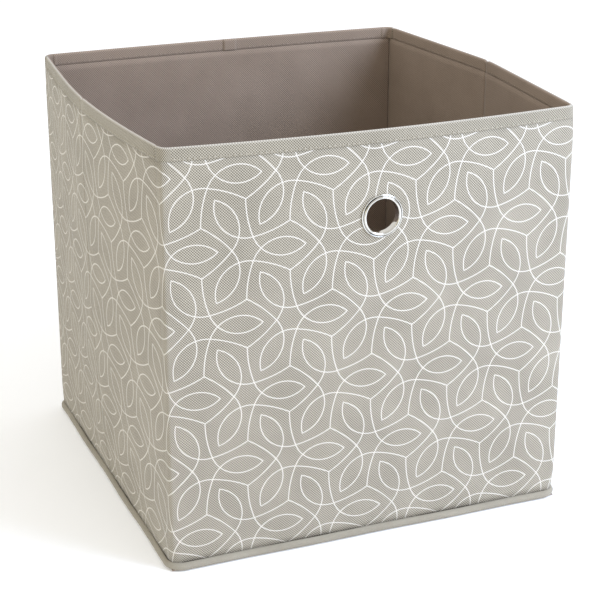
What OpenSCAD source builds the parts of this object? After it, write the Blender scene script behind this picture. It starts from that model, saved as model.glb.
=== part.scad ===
// Collapsible fabric storage bin: a square, open-topped box of non-woven fabric on cardboard.
// Each wall is a printed cover, a cardboard board and a plain lining, held together by a
// binding round the rim. The side walls are creased down the middle and fold inwards, so that
// the front wall comes back flat against the rear wall. A loose covered board stiffens the base.
// Millimetres, +Z up, origin on the floor in the middle of the base, front wall at -Y.

/* [Bin] */
// Width and depth of the square base, over the piping
bin_side = 320; // [280:1:380]
// Height from the floor to the rim
bin_h = 310; // [240:1:380]

/* [Wall] */
// Thickness of the printed outer fabric
cover_t = 0.6; // [0.4:0.1:1]
// Thickness of the cardboard in each wall
board_t = 2.0; // [1.5:0.1:2.5]
// Thickness of the plain inner fabric
lining_t = 0.6; // [0.4:0.1:1]
// Height of the rim binding outside
binding_out_h = 11; // [8:0.5:16]
// Height of the rim binding inside
binding_in_h = 12; // [8:0.5:16]
// Distance from a board's edge to the fold line beside it
board_inset = 1.5; // [1:0.5:4]

/* [Base] */
// How far the base piping stands proud of the walls
piping_w = 4.5; // [3:0.5:6]
// Height of the base piping
piping_h = 6; // [5.5:0.5:8]
// Thickness of the sewn base fabric
base_fabric_t = 1; // [0.6:0.1:1.2]
// Thickness of the cardboard in the loose base board
base_core_t = 2.8; // [2:0.1:3]
// Thickness of the fabric round the loose base board
base_cover_t = 0.5; // [0.3:0.1:0.6]

/* [Eyelet] */
// Radius of the finger hole through the eyelet
eyelet_bore_r = 12; // [10:0.5:14]
// Outer radius of the eyelet's rolled flange
eyelet_flange_r = 15.5; // [15:0.5:18]
// Height of the rolled flange in front of the cover
eyelet_dome_h = 1.5; // [1:0.1:1.7]
// Distance from the rim down to the middle of the eyelet
eyelet_drop = 61; // [45:1:90]

/* [Fit] */
// Gap between a folded wall and the wall that it lies against
fold_gap = 0.3; // [0.3:0.05:0.5]
// Gap between the two halves of a side wall at the crease
crease_gap = 0.4; // [0.3:0.05:0.6]
// Gap under the moving walls and under the loose base board
under_gap = 0.4; // [0.3:0.05:0.6]

/* [Hidden] */
$fn = 64;
WALL_NODES = [for (w = ["rear", "front", "left_rear", "left_front", "right_rear", "right_front"])
    for (p = ["cover", "board", "lining", "binding"]) str(w, "_", p)];

wall_t = cover_t + board_t + lining_t;
wall_half = bin_side / 2 - piping_w;        // outer face of each wall
inner_half = wall_half - wall_t;            // inner face of each wall
fold_half = inner_half - fold_gap;          // corner fold line, just inside the inner face
wall_z0 = piping_h + under_gap;             // moving walls stand clear of the piping
rim_z = bin_h;
eyelet_z = bin_h - eyelet_drop;
base_board_z0 = base_fabric_t + under_gap;
base_board_t = base_core_t + 2 * base_cover_t;

// Eyelet: a barrel through the wall, a domed flange outside and a curled lip inside.
barrel_t = 0.8;
barrel_r = eyelet_bore_r + barrel_t;
wall_hole_r = barrel_r + 0.2;
washer_t = 0.8;
washer_in_r = barrel_r + 0.1;
lip_w = 2;
lip_h = 0.7;
washer_proud = washer_t + lip_h;
base_board_half = inner_half - washer_proud - 0.8;
over = 1;                                   // cutters run past the faces they cut

PRINTED = "#b9b3a8";
PLAIN = "#9a8e7f";
BAND = "#a89c8c";
CARD = "#b08f62";
METAL = "#c9ccd0";

// ---- Plan outlines of a wall's layers -------------------------------------------------

// Depths from the wall's inner face, outwards.
V_LINING = [0, lining_t];
V_BOARD = [lining_t, lining_t + board_t];
V_COVER = [lining_t + board_t, wall_t];
V_ALL = [0, wall_t];

// A quarter of a ring between two depths, round a corner of the bin.
module corner_arc(v) {
    intersection() {
        difference() {
            circle(r = v[1]);
            if (v[0] > 0) circle(r = v[0]);
        }
        square(wall_t + over);
    }
}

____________

YOUR GOAL: Please set down all the data word for word.

RESULT OF THIS TASK:
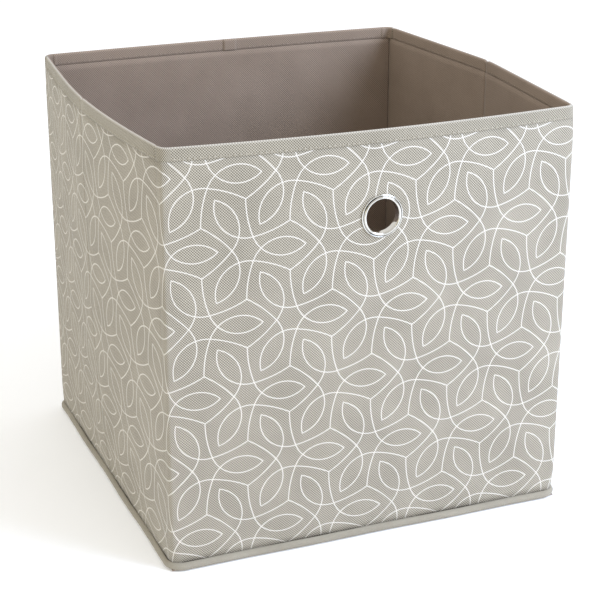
What OpenSCAD source builds the parts of this object? After it, write the Blender scene script behind this picture. It starts from that model, saved as model.glb.
=== part.scad ===
// Collapsible fabric storage bin: a square, open-topped box of non-woven fabric on cardboard.
// Each wall is a printed cover, a cardboard board and a plain lining, held together by a
// binding round the rim. The side walls are creased down the middle and fold inwards, so that
// the front wall comes back flat against the rear wall. A loose covered board stiffens the base.
// Millimetres, +Z up, origin on the floor in the middle of the base, front wall at -Y.

/* [Bin] */
// Width and depth of the square base, over the piping
bin_side = 320; // [280:1:380]
// Height from the floor to the rim
bin_h = 310; // [240:1:380]

/* [Wall] */
// Thickness of the printed outer fabric
cover_t = 0.6; // [0.4:0.1:1]
// Thickness of the cardboard in each wall
board_t = 2.0; // [1.5:0.1:2.5]
// Thickness of the plain inner fabric
lining_t = 0.6; // [0.4:0.1:1]
// Height of the rim binding outside
binding_out_h = 11; // [8:0.5:16]
// Height of the rim binding inside
binding_in_h = 12; // [8:0.5:16]
// Distance from a board's edge to the fold line beside it
board_inset = 1.5; // [1:0.5:4]

/* [Base] */
// How far the base piping stands proud of the walls
piping_w = 4.5; // [3:0.5:6]
// Height of the base piping
piping_h = 6; // [5.5:0.5:8]
// Thickness of the sewn base fabric
base_fabric_t = 1; // [0.6:0.1:1.2]
// Thickness of the cardboard in the loose base board
base_core_t = 2.8; // [2:0.1:3]
// Thickness of the fabric round the loose base board
base_cover_t = 0.5; // [0.3:0.1:0.6]

/* [Eyelet] */
// Radius of the finger hole through the eyelet
eyelet_bore_r = 12; // [10:0.5:14]
// Outer radius of the eyelet's rolled flange
eyelet_flange_r = 15.5; // [15:0.5:18]
// Height of the rolled flange in front of the cover
eyelet_dome_h = 1.5; // [1:0.1:1.7]
// Distance from the rim down to the middle of the eyelet
eyelet_drop = 61; // [45:1:90]

/* [Fit] */
// Gap between a folded wall and the wall that it lies against
fold_gap = 0.3; // [0.3:0.05:0.5]
// Gap between the two halves of a side wall at the crease
crease_gap = 0.4; // [0.3:0.05:0.6]
// Gap under the moving walls and under the loose base board
under_gap = 0.4; // [0.3:0.05:0.6]

/* [Hidden] */
$fn = 64;
WALL_NODES = [for (w = ["rear", "front", "left_rear", "left_front", "right_rear", "right_front"])
    for (p = ["cover", "board", "lining", "binding"]) str(w, "_", p)];

wall_t = cover_t + board_t + lining_t;
wall_half = bin_side / 2 - piping_w;        // outer face of each wall
inner_half = wall_half - wall_t;            // inner face of each wall
fold_half = inner_half - fold_gap;          // corner fold line, just inside the inner face
wall_z0 = piping_h + under_gap;             // moving walls stand clear of the piping
rim_z = bin_h;
eyelet_z = bin_h - eyelet_drop;
base_board_z0 = base_fabric_t + under_gap;
base_board_t = base_core_t + 2 * base_cover_t;

// Eyelet: a barrel through the wall, a domed flange outside and a curled lip inside.
barrel_t = 0.8;
barrel_r = eyelet_bore_r + barrel_t;
wall_hole_r = barrel_r + 0.2;
washer_t = 0.8;
washer_in_r = barrel_r + 0.1;
lip_w = 2;
lip_h = 0.7;
washer_proud = washer_t + lip_h;
base_board_half = inner_half - washer_proud - 0.8;
over = 1;                                   // cutters run past the faces they cut

PRINTED = "#b9b3a8";
PLAIN = "#9a8e7f";
BAND = "#a89c8c";
CARD = "#b08f62";
METAL = "#c9ccd0";

// ---- Plan outlines of a wall's layers -------------------------------------------------

// Depths from the wall's inner face, outwards.
V_LINING = [0, lining_t];
V_BOARD = [lining_t, lining_t + board_t];
V_COVER = [lining_t + board_t, wall_t];
V_ALL = [0, wall_t];

// A quarter of a ring between two depths, round a corner of the bin.
module corner_arc(v) {
    intersection() {
        difference() {
            circle(r = v[1]);
            if (v[0] > 0) circle(r = v[0]);
        }
        square(wall_t + over);
    }
}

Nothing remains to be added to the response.